Beth Klussman, an attorney for the state of Texas, also spoke in support of Dickson. She argued that his statements were protected because they were opinions, similar to how opponents of the death penalty refer to executions carried out by the state as murder. Attorney Jennifer Ecklund, who represents the abortion funds, responded that Dickson’s language should be considered a factual statement because it was specific rather than about broad topics.

“We have a defendant who specifically said I am telling you as a fact that this is the state of the law and that these people are committing crimes,” she said. "That is a very singular set of facts.”

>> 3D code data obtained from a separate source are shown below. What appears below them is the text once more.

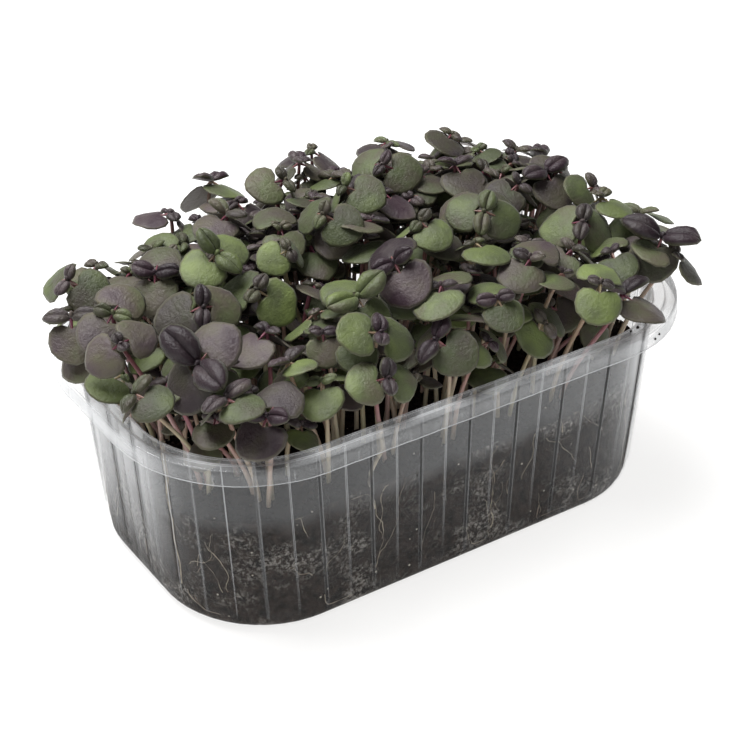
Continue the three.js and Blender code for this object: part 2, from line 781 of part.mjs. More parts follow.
// The finish that fits most of a site's leaves.
function finishOf(site) {
  const tints = site.plans.map((plan) => 0.7 * plan.seedTint + 0.3 * plan.leafTint);
  const mean = tints.reduce((sum, tint) => sum + tint) / tints.length;
  if (mean < HALF_GREEN) {
    return 'leaf_green';
  }
  return mean < HALF_PURPLE ? 'leaf_bronze' : 'leaf_purple';
}

// ---- the assembly ----------------------------------------------------------------------------

// One named piece of the assembly.
function part(name, geometry, colour, roughness) {
  const material = new THREE.MeshStandardMaterial({ color: colour, roughness, metalness: 0 });
  const mesh = new THREE.Mesh(geometry, material);
  mesh.name = name;
  return mesh;
}

const sites = plantSites();
const group = new THREE.Group();
group.add(part('punnet', punnetGeometry(), 0xd8dde0, 0.12));
group.add(part('soil', soilGeometry(sites), 0x1d1815, 0.9));
sites.forEach(function (site, index) {
  const name = `seedlings_${String(index + 1).padStart(2, '0')}`;
  group.add(part(name, seedlingsGeometry(site), TINT_COLOURS[finishOf(site)], 0.55));
});

export default group;
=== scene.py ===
# Microgreens tray: purple basil seedlings in damp potting mix, in a clear thermoformed punnet.
# Sizes are in millimetres and are turned to metres as each mesh is made.
import math

import bpy
import numpy as np
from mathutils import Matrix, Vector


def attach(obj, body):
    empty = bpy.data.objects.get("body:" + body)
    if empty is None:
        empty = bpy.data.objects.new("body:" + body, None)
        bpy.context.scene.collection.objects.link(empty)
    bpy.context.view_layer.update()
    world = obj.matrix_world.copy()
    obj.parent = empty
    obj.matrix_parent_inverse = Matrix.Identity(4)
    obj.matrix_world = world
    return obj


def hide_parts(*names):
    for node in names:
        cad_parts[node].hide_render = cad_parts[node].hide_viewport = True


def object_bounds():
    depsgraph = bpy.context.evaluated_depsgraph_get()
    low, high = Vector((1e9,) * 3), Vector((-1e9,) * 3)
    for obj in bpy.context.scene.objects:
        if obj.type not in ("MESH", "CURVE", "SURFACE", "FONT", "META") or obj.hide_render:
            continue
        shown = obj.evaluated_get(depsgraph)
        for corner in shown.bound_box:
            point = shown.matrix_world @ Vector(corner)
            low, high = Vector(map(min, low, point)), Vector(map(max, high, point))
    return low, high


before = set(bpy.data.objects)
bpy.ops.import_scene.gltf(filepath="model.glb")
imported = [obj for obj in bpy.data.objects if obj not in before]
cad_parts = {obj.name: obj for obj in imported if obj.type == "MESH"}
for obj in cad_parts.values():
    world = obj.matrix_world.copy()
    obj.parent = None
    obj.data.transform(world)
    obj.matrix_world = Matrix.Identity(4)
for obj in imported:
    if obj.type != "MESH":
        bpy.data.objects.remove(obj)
cad_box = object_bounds()

# ---- the punnet --------------------------------------------------------------------------------
# One sheet of clear PET, drawn warm into a mould: a flat base with a rounded foot, a tapered wall
# stiffened by stepped pleats, a flange round the mouth and a lip turned down outside it. The trimmed
# lip and every step of the pleats carry painted highlights, the steps painted shade too, and the drawn
# wall is faintly hazy.

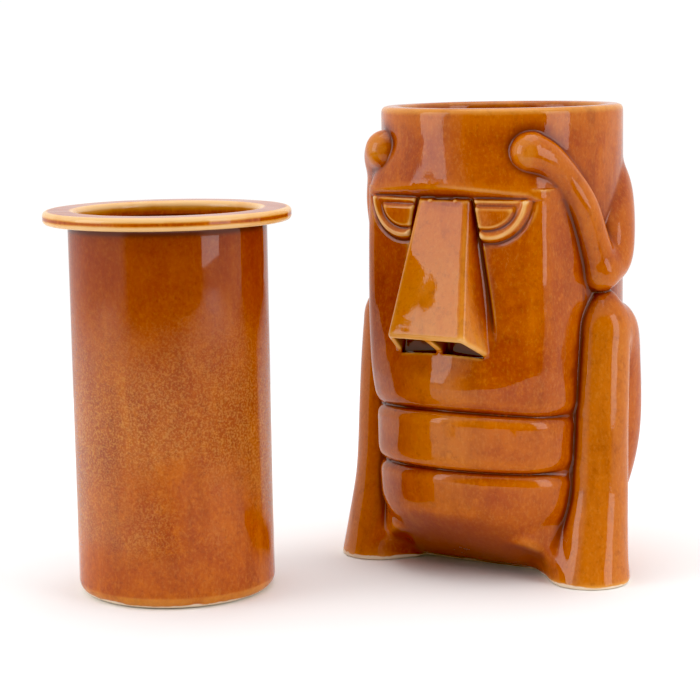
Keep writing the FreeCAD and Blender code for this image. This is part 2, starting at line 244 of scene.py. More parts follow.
def eye_relief(x, z):
    """Height over the face of the eye, a rimmed half-moon, and of the groove beside the nose."""
    outer = half_moon(x, z, 18.0, BROW_Z + 0.5, 14.4, 15.8, BROW_Z + 6.0)
    lid = half_moon(x, z, 16.6, 135.9, 10.4, 8.0, 135.9)
    relief = 0.9 * smooth_step(outer, -0.5, 1.1) + 0.75 * bump(outer, 1.5, 1.1)
    relief = relief - 0.55 * bump(outer, -0.8, 0.9)
    relief = relief + 0.5 * smooth_step(lid, -0.5, 1.0) - 0.45 * bump(lid, -0.4, 0.9)
    seam = 11.0 + (138.0 - z) * 0.188
    groove = bump(x, seam, 0.9) * smooth_step(z, 84.0, 100.0)
    relief = relief * (1.0 - groove) - 0.8 * groove
    return relief * (1.0 - smooth_step(z, BROW_Z - 1.2, BROW_Z - 0.1))


def face_field(grid):
    """The broad upper face from the brow to the groove over the lip, with the eyes."""
    x, y, z = grid
    heights = [58, 68, 76, 90, 106, 124, 140]
    corner_x = stations(z, heights, [37.6, 37.9, 37.7, 37.0, 36.6, 36.2, BROW_SECTION[0]], 3.0)
    corner_y = stations(z, heights, [29.6, 32.4, 34.6, 36.6, 37.2, 37.2, BROW_SECTION[1]], 3.0)
    curve = stations(z, heights, [49.5, 50.0, 54.0, 78.0, 115.0, 135.0, BROW_SECTION[2]], 3.0)
    front = front_wall(grid, corner_x, corner_y, curve) - eye_relief(x, z)
    field = smooth_max(front, side_wall(grid, corner_x, corner_y), 4.6)
    field = smooth_max(field, 59.5 + mouth_arch(x) - z, 7.0)
    field = np.maximum(field, z - (BROW_Z + 3.0))
    return np.maximum(field, y - ROOT[1])


def band_field(grid, corner_x, corner_y, curve, low, high, low_blend, high_blend):
    """A raised band across the face between two heights."""
    front = front_wall(grid, corner_x, corner_y, curve)
    field = smooth_max(front, side_wall(grid, corner_x, corner_y), 7.0)
    field = smooth_max(field, grid[2] - high, high_blend)
    field = smooth_max(field, low - grid[2], low_blend)
    return np.maximum(field, grid[1] - ROOT[1])


def nose_planes(grid):
    """Distances outside the nose's front, flank and foot."""
    left_top = (-NOSE_TOP[0], *NOSE_TOP[1:])
    front = plane_through(grid, left_top, NOSE_TIP, NOSE_TOP)
    flank = plane_through(grid, NOSE_TOP, NOSE_TIP, NOSE_ROOT)
    return front, flank, plane(grid, NOSE_TIP, (0.0, -0.49, -0.872))


def nostril_field(grid):
    """The hollow cut into the nose's foot on either side of the septum."""
    front, flank, foot = nose_planes(grid)
    nostril = smooth_max(1.3 - grid[0], flank + 2.4, 1.6)
    nostril = smooth_max(nostril, front + 2.2, 1.6)
    nostril = smooth_max(nostril, -foot - 7.5, 1.6)
    return smooth_max(nostril, foot - 0.4, 0.8)


def nose_field(grid):
    """A long wedge that widens and stands out towards its foot."""
    _, y, z = grid
    front, flank, foot = nose_planes(grid)
    body = smooth_max(front, flank, 2.2)
    body = smooth_max(body, foot, 1.8)
    body = smooth_max(body, z - 138.0, 0.9)
    return np.maximum(body, y + 30.0)


def head_field(grid):
    """The mug without its limbs: face, lip, chin, round wall, brow and nose."""
    x, y, z = grid
    arch = mouth_arch(x)
    face = face_field(grid)
    lip = band_field(grid, 39.8, 26.6, 45.4, 39.7 + arch, 61.3 + arch, 7.0, 4.6)
    chin_x = stations(z, [0, 12, 26, 40], [28.0, 34.0, 39.4, 39.8], 3.0)
    chin = band_field(grid, chin_x, 26.0, 46.6, -9.0, 40.6 + arch, 4.0, 5.6)
    chin = smooth_max(chin, plane(grid, (0.0, -16.5, 0.0), UNDERCUT), 8.0)
    head = smooth_min(smooth_min(face, lip, 0.6), chin, 0.6)

    wall = smooth_max(np.sqrt(x**2 + y**2) - RIM_R, -y - 36.0, 3.0)
    wall = smooth_max(wall, plane(grid, (0.0, -13.5, 0.0), UNDERCUT), 3.0)
    wall = np.minimum(np.maximum(wall, z - (BROW_Z + 4.0)), crown_field(grid))
    head = smooth_min(head, wall, 0.6)
    head = smooth_min(head, nose_field(grid), 0.8)
    return smooth_max(head, -smooth_max(nostril_field(grid), y + 42.6, 1.2), 1.2)


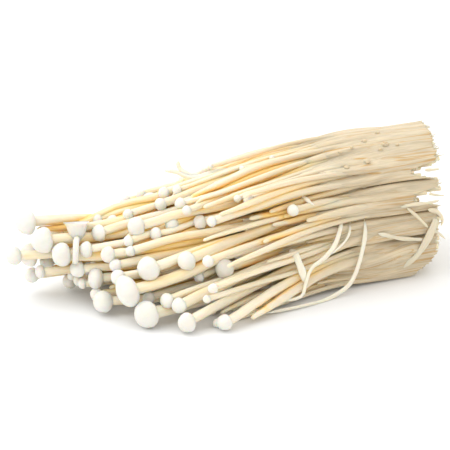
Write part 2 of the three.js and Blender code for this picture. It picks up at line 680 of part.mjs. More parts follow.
const placed = placedMushrooms();
const filling = fillingMushrooms(placed);
const mushrooms = [...placed, ...filling, ...shortMushrooms([...placed, ...filling])];
mushrooms.forEach((mushroom, index) => mushroom.layOut(index));
settle(mushrooms);

// everything above the surface, which leaves small flats under the lowest stems
const aboveSurface = toSolid(new THREE.BoxGeometry(400, 400, 200).translate(0, 0, 100));

const membersOf = (name) => mushrooms.filter(({ clump }) => clump === name);
const grownStems = CLUMPS.map((name) => stemsSolid(name, mushrooms, GROWN));
const grownCores = CLUMPS.map((name) => coreSolid(membersOf(name), GROWN));

// A core gives way to the other clumps' stems and to earlier cores, and stems only to earlier clumps' stems.
function clumpSolid(name) {
  const order = CLUMPS.indexOf(name);
  const inTheWay = [...grownStems.filter((_, other) => other !== order), ...grownCores.slice(0, order)];
  const core = inTheWay.reduce((rest, other) => rest.subtract(other), coreSolid(membersOf(name), 0));
  const whole = stemsSolid(name, mushrooms).add(core).intersect(aboveSurface);
  return largestBody(grownStems.slice(0, order).reduce((rest, other) => rest.subtract(other), whole));
}

const bunch = new THREE.Group();
bunch.position.x = -FOOT_X;
for (const name of CLUMPS) {
  const material = new THREE.MeshStandardMaterial({ color: STEM_COLOUR, roughness: 0.55, metalness: 0 });
  const mesh = new THREE.Mesh(toGeometry(clumpSolid(name)), material);
  mesh.name = name;
  bunch.add(mesh);
}

export default bunch;
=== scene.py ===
"""Enoki mushroom bunch, dressed for looks.

The frame's six plain clumps are replaced with smooth stems, domed caps and a fibrous base on the same lines.
The lines are laid out in millimetres, with +X along the stems to the cut end and +Z up, and the meshes are
written in metres in the frame, whose origin is the flat spot under the base.
"""
from __future__ import annotations

import logging
import math
from collections.abc import Callable
from dataclasses import dataclass, field, fields
from enum import Enum

import bpy
import numpy as np
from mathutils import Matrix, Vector


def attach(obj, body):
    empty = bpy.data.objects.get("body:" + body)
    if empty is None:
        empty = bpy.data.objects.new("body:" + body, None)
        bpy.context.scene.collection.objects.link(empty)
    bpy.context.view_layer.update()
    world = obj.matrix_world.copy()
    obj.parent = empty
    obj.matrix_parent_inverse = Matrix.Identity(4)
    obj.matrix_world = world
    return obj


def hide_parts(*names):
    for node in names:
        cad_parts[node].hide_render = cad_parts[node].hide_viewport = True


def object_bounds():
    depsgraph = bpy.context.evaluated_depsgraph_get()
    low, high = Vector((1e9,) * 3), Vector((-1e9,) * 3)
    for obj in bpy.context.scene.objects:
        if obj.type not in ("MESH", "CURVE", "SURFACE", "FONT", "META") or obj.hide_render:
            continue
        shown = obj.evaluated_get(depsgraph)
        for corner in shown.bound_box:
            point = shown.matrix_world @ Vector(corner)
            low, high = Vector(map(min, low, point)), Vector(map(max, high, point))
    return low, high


logging.basicConfig(level=logging.INFO, format="%(message)s")
log = logging.getLogger("enoki")

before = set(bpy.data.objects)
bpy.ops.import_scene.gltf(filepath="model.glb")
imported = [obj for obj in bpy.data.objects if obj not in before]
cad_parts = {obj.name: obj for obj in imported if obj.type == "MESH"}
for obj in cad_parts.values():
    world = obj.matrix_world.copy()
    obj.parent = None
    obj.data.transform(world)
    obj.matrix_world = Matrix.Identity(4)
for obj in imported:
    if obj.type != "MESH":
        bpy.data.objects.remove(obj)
CAD_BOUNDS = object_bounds()

Array = np.ndarray
Pair = tuple[float, float]
Triple = tuple[float, float, float]
Colour = tuple[float, float, float, float]
Socket = bpy.types.NodeSocket

MM = 0.001
FOOT_X = 55.0  # where the frame's origin lies in the layout
SOLIDS_BOX = np.array(CAD_BOUNDS) / MM + [FOOT_X, 0, 0]
BODY = "root"
UP = np.array([0.0, 0.0, 1.0])


class Clump(Enum):
    """The clumps that the bunch has torn into, under their nodes' names."""

    TOP = "top_clump"
    MIDDLE = "middle_clump"
    LOWER = "lower_clump"
    BOTTOM = "bottom_clump"
    REAR_UPPER = "rear_upper_clump"
    REAR_LOWER = "rear_lower_clump"

    @property
    def number(self) -> int:
        """The number that stems name it by, which is its place in this list."""
        return list(Clump).index(self)


class Slot(Enum):
    """The record's material slots."""

    STEM = "stem_flesh"
    CAP = "cap_skin"
    BASE = "base_fibre"


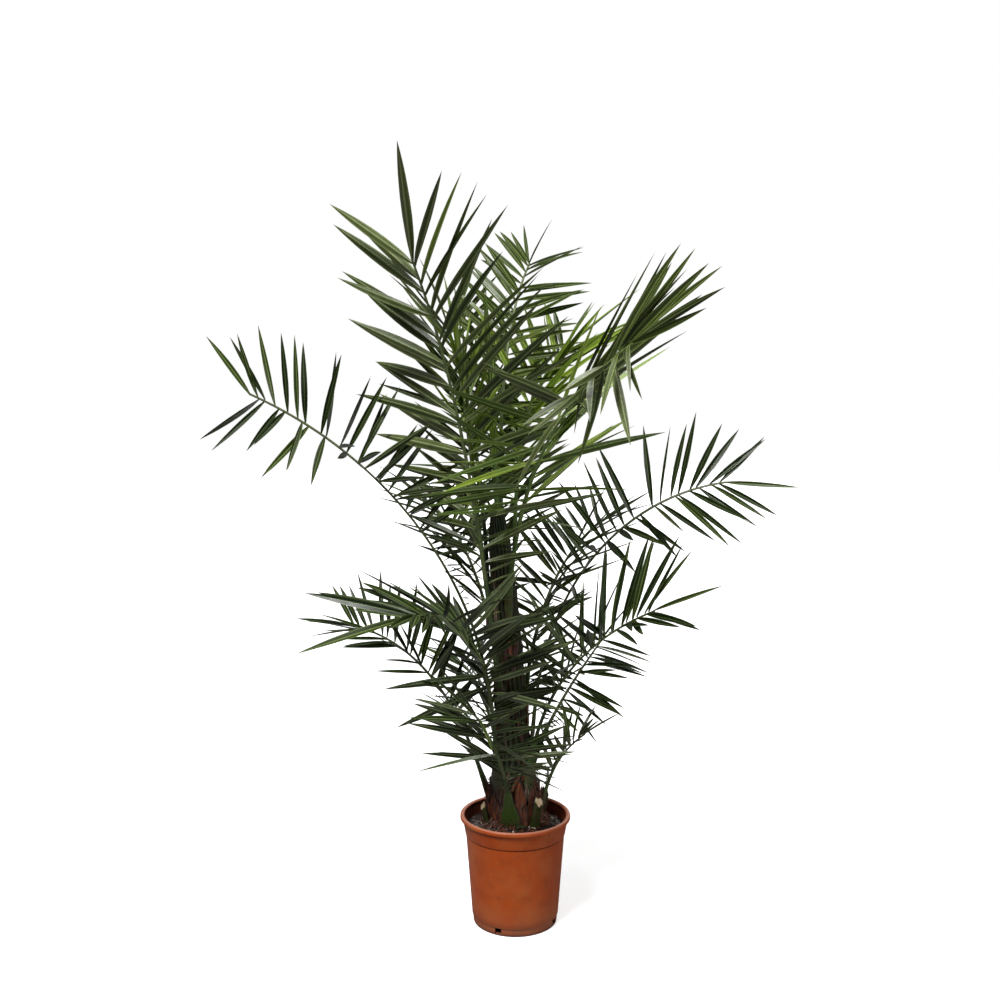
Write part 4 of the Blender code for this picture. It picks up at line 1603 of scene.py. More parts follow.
@dataclass
class Trunk:
    """The bulb and the column of old leaf bases, with fibre hanging between them."""

    column: Column
    seed: int = 23
    sides: int = 180
    rings: int = 150
    ridges: int = 9
    ridge_turn: float = 1.1  # radians that the ridges wind from foot to tip
    ridge_depth: float = 0.24  # of the radius
    scale_depth: float = 0.09  # of the radius, on the bulb
    green_from: float = 0.37
    bulb: Pair = (0.29, 0.36)  # heights between which the bulb passes into the column
    old_stalk_from: float = 0.40  # how far a ridge stands out where it is still green
    crowding: float = 3.4  # above 1 the fibre gathers low on the trunk
    strands: int = 420
    strand: tuple[float, float, Pair, float] = (0.238, 0.62, (0.03, 0.11), 0.25)
    strips: int = 90
    strip: tuple[float, float, Pair, float] = (0.245, 0.50, (0.04, 0.10), 0.35)
    tufts: tuple[Pair, ...] = (
        (-40, 0.330), (-150, 0.325), (-20, 0.300), (60, 0.330), (115, 0.320), (165, 0.300),
    )
    tuft_threads: int = 26
    # heading, height, reach and rise of single threads
    strays: tuple[Quad, ...] = (
        (-150, 0.262, 0.026, 0.075), (-155, 0.300, 0.020, 0.030), (-38, 0.330, 0.014, 0.035),
        (-30, 0.320, 0.024, 0.030), (80, 0.300, 0.022, 0.050), (140, 0.310, 0.018, 0.040),
    )
    # heading, height, run and half width of each sheath
    sheaths: tuple[Quad, ...] = (
        (-74, 0.252, 0.115, 0.020), (-58, 0.248, 0.080, 0.017), (-130, 0.250, 0.095, 0.016),
        (-30, 0.255, 0.070, 0.018), (-5, 0.250, 0.090, 0.019), (28, 0.248, 0.080, 0.018),
        (62, 0.254, 0.095, 0.019), (96, 0.250, 0.085, 0.018), (126, 0.248, 0.090, 0.018),
        (158, 0.252, 0.085, 0.019), (-168, 0.250, 0.075, 0.017),
    )
    shreds: int = 9
    # heading, height and run of the pale papery edges
    papery: tuple[Triple, ...] = (
        (-121, 0.262, 0.09), (-82, 0.258, 0.07), (-56, 0.285, 0.06), (20, 0.270, 0.08),
        (105, 0.265, 0.08), (170, 0.270, 0.07),
    )
    fibres: tuple[tuple, ...] = (
        ("fibre_red", (0.085, 0.022, 0.009), (0.22, 0.070, 0.028), (0.06, 0.02, 0.012)),
        ("fibre_purple", (0.040, 0.014, 0.012), (0.11, 0.042, 0.030), (0.03, 0.012, 0.01)),
        ("fibre_tan", (0.10, 0.060, 0.040), (0.26, 0.18, 0.12), (0.07, 0.04, 0.03)),
        ("sheath_red", (0.13, 0.028, 0.007), (0.30, 0.080, 0.020), (0.08, 0.022, 0.009), 240.0, 0.06),
    )
    # a shred's width along its run
    taper: tuple[tuple[float, ...], tuple[float, ...]] = (
        (0, 0.15, 0.6, 0.9, 1.0), (0.6, 1.0, 0.9, 0.55, 0.15),
    )

    def build(self) -> None:
        """Makes the trunk's skin, its fibre and its ragged sheaths."""
        self.random = np.random.default_rng(self.seed)
        self.build_skin()
        self.build_fibre()

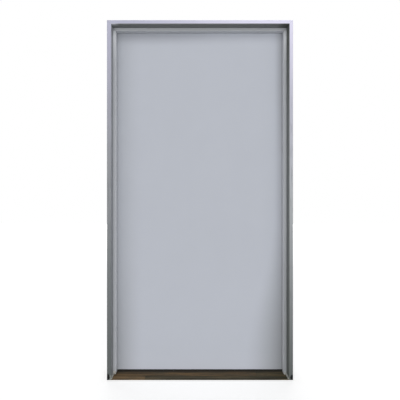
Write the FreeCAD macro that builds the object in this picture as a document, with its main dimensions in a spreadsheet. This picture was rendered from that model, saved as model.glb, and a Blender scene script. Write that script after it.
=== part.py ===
import FreeCAD, Part
import os
import Sketcher

# A plain flush steel door in a folded double-rabbet steel frame, seen from its stop side.
# Millimetres. +X runs to the right and +Y away from the viewer, +Z is up.
# The origin is on the floor, in the middle of the doorway's width and of the frame's depth.

doc = FreeCAD.newDocument("steel_utility_door")
sheet = doc.addObject("Spreadsheet::Sheet", "sizes")

DRIVING_SIZES = [
    ("opening_width", 1067, "doorway between the rabbet walls of the two jambs"),
    ("opening_height", 2134, "doorway from the floor to the rabbet wall of the head"),
    ("face_width", 25, "face of the frame, front and rear"),
    ("rabbet_depth", 49, "depth of each rabbet"),
    ("stop_width", 32, "soffit of the stop, along the depth"),
    ("stop_height", 16, "stop, out from the rabbet walls"),
    ("frame_sheet", 1.5, "thickness of the frame's sheet"),
    ("frame_bend", 1, "inside radius of the frame's bends"),
    ("return_length", 12, "lips that turn back along the wall"),
    ("leaf_thickness", 44.5, "leaf over both skins"),
    ("leaf_gap", 5, "gap beside and over the leaf"),
    ("leaf_sheet", 1.2, "thickness of the leaf's skins and channels"),
    ("leaf_bend", 0.8, "inside radius of the skins' bends"),
    ("lock_bevel", 2.8, "bevel of the lock edge over the leaf's thickness"),
    ("edge_seam", 0.4, "seam between the two skins along the leaf's edges"),
    ("channel_height", 20, "channels that close the leaf's top and foot"),
    ("inner_gap", 1, "room at the ends of the core and the channels"),
    ("foot_gap", 5, "gap between the threshold and the leaf"),
    ("gasket_thickness", 3, "rubber gasket on the stop"),
    ("gasket_width", 5, "width of the gasket"),
    ("gasket_inset", 3, "from the stop's soffit to the gasket"),
    ("gasket_round", 1.5, "rounding of the gasket's free edges"),
    ("gasket_gap", 0.3, "gap between the gasket and the closed leaf"),
    ("threshold_thickness", 6, "boards of the threshold"),
    ("threshold_fit", 0.5, "gap between the boards and the jambs"),
    ("front_board_width", 26, "front row of boards"),
    ("front_seam", 332, "butt seam of the front row, left of the middle"),
    ("back_seam", 346, "butt seam of the back row, right of the middle"),
    ("board_chamfer", 0.8, "eased top edges of the boards"),
    ("bead_width", 8, "sealant bead at the jambs' feet, out from the steel"),
    ("bead_rise", 7, "sealant bead, up from the boards"),
    ("bead_slope", 6, "slope of the bead's free edge"),
    ("bead_fit", 0.3, "room between the bead and the bend behind it"),
    ("hinge_height", 114.3, "butt hinges"),
    ("hinge_plate", 2.2, "thickness of the hinge plates"),
    ("hinge_plate_width", 38, "hinge plates, along the depth"),
    ("knuckle_radius", 7, "barrel of the hinges"),
    ("knuckle_standoff", 0.5, "from the rear face of the frame to the barrel"),
    ("knuckle_gap", 0.3, "running gap between knuckles"),
    ("pin_radius", 3, "hinge pins"),
    ("pin_clearance", 0.05, "running fit of the pins in the knuckles"),
    ("pin_head_radius", 5, "heads of the hinge pins"),
    ("pin_head_height", 3, "heads of the hinge pins"),
    ("hinge_top_drop", 127, "from the head's rabbet wall to the top hinge"),
    ("hinge_foot_rise", 254, "from the floor to the bottom hinge"),
    ("backing_thickness", 4, "backing plates that carry the hinges inside the jamb"),
    ("backing_width", 36, "backing plates, along the depth"),
    ("backing_overlap", 20, "backing plates, past each end of the hinge"),
    ("anchor_sheet", 1.5, "thickness of the anchors"),
    ("anchor_height", 40, "height of the anchors"),
    ("anchor_hinge_gap", 40, "from the backing plates to the wall anchors above and below them"),
    ("anchor_hole_radius", 4, "screw hole in each wall anchor"),
    ("anchor_lip_gap", 1, "from the frame's lips to the anchors' legs"),
    ("floor_plate", 3, "foot plate of the floor anchors"),
    ("floor_hole_radius", 5, "bolt holes in the foot plates"),
    ("floor_hole_spacing", 80, "bolt holes of a foot plate, along the depth"),
]
for row, (alias, value, meaning) in enumerate(DRIVING_SIZES, start=1):
    sheet.set("A%d" % row, meaning)
    sheet.set("B%d" % row, str(value))
    sheet.setAlias("B%d" % row, alias)
doc.recompute()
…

Ecklund added that the 1973 U.S. Supreme Court ruling made Texas’ pre-Roe law in question unconstitutional at the time, and therefore calling the abortion funds “criminal” infringes on their freedom of speech and association. And she said the groups have been complying with the law since the Dobbs decision.

“People are afraid to associate with them. People are afraid to donate. People are afraid to express their views for fear that they will also be called literal criminals who might be prosecuted based on things that they believe were totally constitutional,” Ecklund said.

The Texas Supreme Court is expected to deliver a ruling before the end of its current term in June 2023.

Disclosure: Afiya Center has been a financial supporter of The Texas Tribune, a nonprofit, nonpartisan news organization that is funded in part by donations from members, foundations and corporate sponsors. Financial supporters play no role in the Tribune’s journalism. Find a complete list of them here.

Correction, Oct. 27, 2022: A previous version of this story incorrectly stated a Texas abortion law dated back to 1897, due to an editing error. The law dates back to 1857.